While it’s important to understand the racialized history of “forced busing,” it’s equally important to understand the tragic experiences of the many Black and Latinx children who attended desegregated schools as a result of busing. As I outlined in a previous article, the history of desegregation brings up intense trauma for communities of color. Any iteration of modern day integration must be accomplished through a framework grounded in racial justice.
Thus, while most people are familiar with the Brown decision and can often even recite the iconic statement: “separate, is inherently, unequal,” another court case actualizes the vision of integration advocates are pressing for today. The 1968 Green vs. Kent County case, which came as a result of the slow pace of desegregation efforts following the Brown I and II decisions, established the “Green” factors, which would be used to determine whether a school had successfully integrated. These factors included the “ratio of black to white students and faculty, and absolute equality in facilities, transportation, and extracurricular activities.” They identified a broad set of investments, beyond student assignment, that needed to be made for schools to move beyond desegregation, towards integration, and beyond the premise that simply moving bodies was the goal of integration.
Fortunately, a framework that grows out of and extends Green exists. In New York City, the youth-led organization IntegrateNYC designed the 5R’s framework, whose major elements, which are reminiscent of the Green factors, are currently being implemented by the New York City Department of Education.
IntegrateNYC’s 5 R’s of Real Integration have captured the essence of the Green factors, and have modernized them to fit the priorities of today’s students.
Over the past two years, I have had the honor to serve alongside these student allies and many other amazing advocates and educators from across New York City as a member of the School Diversity Advisory Group (SDAG) commissioned by the mayor of NYC. The SDAG has released two sets of recommendations that were designed using the framework articulated by IntegrateNYC. The recommendations are holistic and comprehensive, touching all five of the aspects of educational segregation identified by IntegrateNYC’s youth leaders. They are grounded in the transformation of educational spaces, beyond cosmetic reforms, to achieve the goals laid out by both the Brown and Green decisions.
Committed to this student-designed framework, I am excited to bring this vision of integration to NYU Metro Center to help reignite its historic roots as a desegregation assistance center. In doing so, I hope to build on the legacy of Dr. LaMar P. Miller, Dr. Pedro Noguera, and NYU Metro Center’s current Executive Director Dr. David Kirkland, with the introduction of our new initiative: The Integration and Innovation Initiative (i3). i3 aims to partner with districts, schools, and communities throughout the United States and beyond to design and develop innovative and equitable solutions to educational segregation. We will support our partners in developing integration plans that center policy and practice in racial justice and community voice. Our work will seek to interrupt the patterns of concentrated privilege and vulnerability that defines segregation through innovative approaches to student assignment; support the creation of inclusive and culturally sustaining spaces; deconstruct discipline practices that disproportionately impact students of color; and invest in culturally sustaining hiring practices that ensure equitable representations of faculty and staff.

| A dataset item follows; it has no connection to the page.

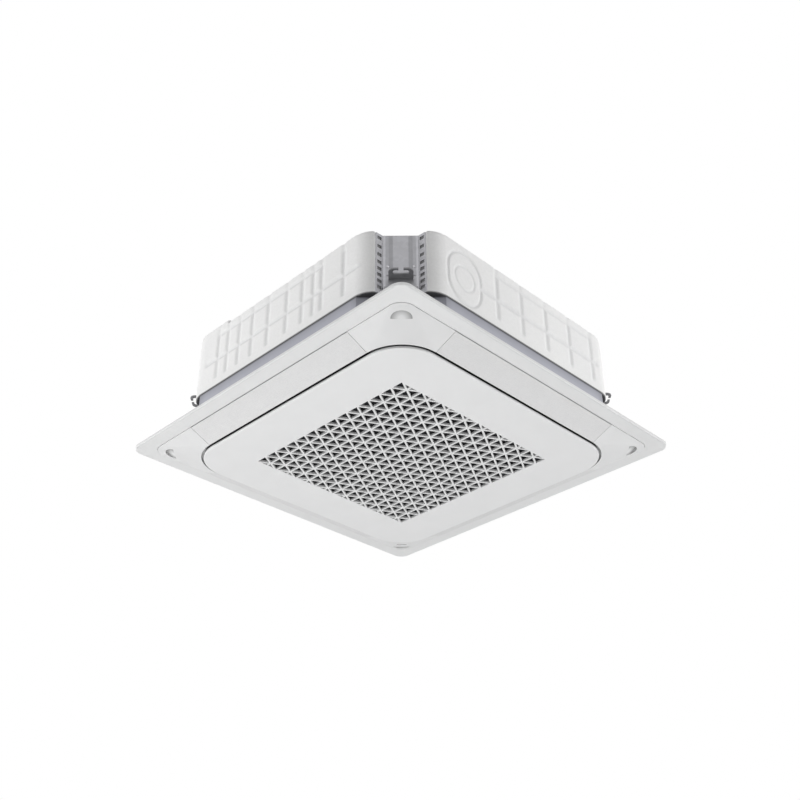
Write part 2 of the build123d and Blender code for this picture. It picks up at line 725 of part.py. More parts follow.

Further, leveraging the many dynamic resources of NYU Metro Center and our community and organizational partners, i3 will support stakeholder engagement, strategic partnerships, policy development, critical applied research, participatory reform, and advocacy to ensure sustainable and meaningful integration that is grounded in equity, justice, and social transformation.
The legacy of segregation lingers within our schools and communities to this day. Still, I am convinced that a future driven by our young people and that cultivates and honors intersectional diversity and plurality is not only possible: As the award-winning novelist Arundhati Roy so aptly put it, “she is on her way. On a quiet day, I can hear her breathing.”